非阻塞：非阻塞操作不会挂起线程，而是立即返回结果。如果操作尚未完成，会返回一个表示操作未完成的状态。

事件循环: 事件循环是异步编程的核心机制，它负责调度和执行异步任务。事件循环会不断地检查是否有任务完成或有新的事件发生，并根据任务的状态进行相应的处理。

协程、线程、进程的区别

进程：是程序在操作系统中的一次执行过程，是系统进行资源分配和调度的基本单位。进程之间相互独立，拥有自己独立的内存空间和系统资源，进程间通信（IPC）开销较大。
线程：是进程中的一个执行单元，是 CPU 调度和分派的基本单位。线程共享进程的内存空间和系统资源，线程间通信相对简单，但线程的创建和销毁开销较大，并且存在线程安全问题。
协程：是一种用户态的轻量级线程，由程序员自行控制协程的执行和切换。协程的创建和销毁开销极小，并且不存在线程安全问题，适合处理大量的 I/O 密集型任务。

1. 协程的使用方式¶

1.1 生成器作为协程¶

在 Python 中，生成器可以作为协程使用。通过 yield 关键字，生成器可以暂停执行并返回一个值，同时可以接收外部传入的值。

def simple_coroutine1():
    print("Coroutine Started")
    x = yield
    print(f"Received: {x}")


coro1 = simple_coroutine1()
next(coro1)
coro1.send(42)

在 Python 里，生成器/协程结束时都会抛出 StopIteration。如果你不捕获，它就会显示为异常。

def simple_coroutine2():
    print('Coroutine Started')
    x = yield
    print(f"Received: {x}")


coro2 = simple_coroutine2()
next(coro2)
try:
    coro2.send(42)
except StopIteration:
    print('Finished...')

我们希望生成器可以多次输出，是不是继续调用 send 方法就好？

def simple_coroutine3():
    print('Coroutine Started')
    x = yield
    print(f"Received: {x}")


coro3 = simple_coroutine3()
next(coro3)
try:
    coro3.send(42)
    coro3.send(25)
except StopIteration:
    print('Finished...')

显然，结果并没有像我们预期那样，在输出 42 之后，并没有继续输出 25，这是因为 simple_coroutine3 函数已经运行完成，控制权已经交给主流程了。如果希望持续调用协程，我们可以在 simple_coroutine3 中添加 for 或者 while 循环。

def simple_coroutine4():
    print('Coroutine Started')

    for _ in range(10):
        x = yield
        print(f"Received: {x}")

coro4 = simple_coroutine4()
next(coro4)
try:
    coro4.send(42)
    coro4.send(25)
except StopIteration:
    print('Finished...')   # 这里为什么没有打印输出呢？

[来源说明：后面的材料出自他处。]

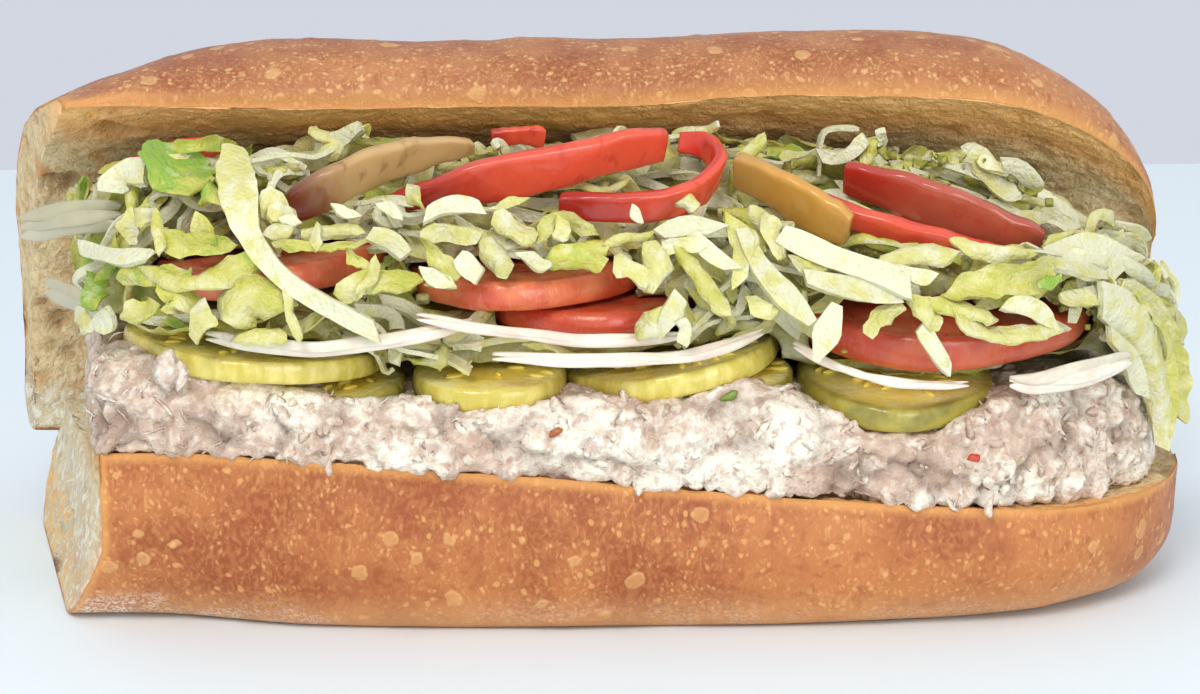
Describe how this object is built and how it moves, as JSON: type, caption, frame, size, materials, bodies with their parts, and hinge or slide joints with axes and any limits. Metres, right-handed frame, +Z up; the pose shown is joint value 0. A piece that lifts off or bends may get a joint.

如果手动调用 close 方法或，继续使用 send 就会报错，

def simple_coroutine5():
    print('Coroutine Started')

    for _ in range(10):
        x = yield
        print(f"Received: {x}")

coro5 = simple_coroutine5()
next(coro5)
try:
    coro5.send(42)
    coro5.close()
    coro5.send(25)

except StopIteration:
    print('Finished...')

except TypeError:
    print('Generator has been closed!!!')

1.2 异步函数的调用与使用¶

Python 3.5 引入了 async 和 await 关键字，用于定义和使用异步函数和协程。

async 关键字用于定义异步函数；
await 关键字用于暂停异步函数的执行，等待另一个协程的完成。

import asyncio

async def hello():
    print('Hello')
    await asyncio.sleep(1)
    print('World')

await hello()

hello()

如果使用的是 Jupyter 之类的工具，那么直接可以调用 await 函数。如果是脚本中执行，那么需要调用 asyncio 库的 get_event_loop 以及 run_until_complete 方法。

import asyncio

async def hello():
    print('Hello')
    await asyncio.sleep(1)
    print('World')

async def main():
    await hello()

# 创建事件循环
loop = asyncio.get_event_loop()
# 运行异步函数
loop.run_until_complete(main())
# 关闭事件循环
loop.close()

1.3 多个并发任务处理¶

使用 asyncio.gather() 函数可以并发地运行多个协程，并等待所有协程完成。需要注意的是，使用 asyncio.create_task(task1()) 和直接使用 await task1() 略微有点区别，create_task 相当于创建一个任务但不会立即运行，它的执行依赖于 asyncio.gather。而 await task1() 则是直接运行且等待返回结果。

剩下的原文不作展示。